La ciudad no es lo que era

El otoño llega con frío, la bajada de los termómetros, sacar la Barbour del armario -y con ganas- y bajar el doble del pantalón. La ciudad no es lo que era, ni para mí, ni para nadie. Nunca lo fue. Últimamente, siento que soy predecible en mis actos, mis palabras. Sólo hay que mirar atrás.

La ciudad sigue donde se encontraba cuando llegué. Quién ha cambiado he sido yo, no ella.
A medida que el frío me recorre los huesos, vienen a mí las noches gélidas en Krakowskie Przedmieście, cerrando bares, haciendo rotos. Las noches sin plan en el Plan B, los neones de la Plaza de la Constitución y los conciertos de punk en el sótano de los bares, tiritando a veinte grados bajo cero. Como una ventolera, los inviernos y las latas de cerveza dan lugar a parques, frondosidad. Fiestas interminables con un final feliz dudoso, regresar a casa y hacer una parada en ese lugar de patatas fritas belgas por no querer terminar la noche. Y así, los cambios, de casa, de amigos, de posición. Colgar la guitarra y empuñar un lápiz. Volver a preguntarte si todo lo que haces tiene sentido, si algún día lo tendrá. Las hojas vuelan bajo mis zapatos, que pisan con fuerza y descansan sobre el asfalto. Los años pasan como segundos, sin importar lo que arrastren. El pie sigue sobre el pedal de freno, esperando a que se ponga en verde. Un viejo dispara desde el balcón con su escopeta y me vuela la tapa de un cajón de recuerdos que se desparraman por el alféizar del salón. Parecen discos rayados, desordenados, sin dueño. Ya no los necesito, hace tiempo que no le doy a la bebida, ni a los postres.

La ciudad se ha vuelto un lugar cómodo para mi sombra. Camino por las calles y veo siluetas de personas que intentaron dejar marca y no lo lograron. Me veo a mí, y me pregunto si dejaría algún restregón en las suyas. Yo era muy de acelerar rápido y no pensar. Era como Ayrton Senna, hasta que llegó Imola y terminó todo. Reconozco que los cambios llegaron porque así los pedí.
Por eso Varsovia no es lo que era, para mí, ni para nadie. Porque la ciudad no sólo me ha dado, sino que también me ha enseñado. Se maltrata más al lugar que a sus ciudadanos. La ciudad no es la gente que la habita, sino quien la vive. Y yo la viví, a ritmos separados, dejando una huella, marcando el sendero.
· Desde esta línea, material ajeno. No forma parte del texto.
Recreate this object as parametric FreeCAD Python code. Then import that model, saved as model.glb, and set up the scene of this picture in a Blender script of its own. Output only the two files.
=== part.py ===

El otoño se achaca a la nostalgia, pero no es más que la muerte de un estado, sentimiento o forma. Meto las manos en los bolsillos de la chaqueta y miro a las baldosas del suelo. Ya estuve ahí, me digo, y entiendo que cada día es un regalo, la necesidad de un ‘pervivir’ más que un porvenir. La ciudad no es lo que era porque nunca lo fue, porque está a punto de ser.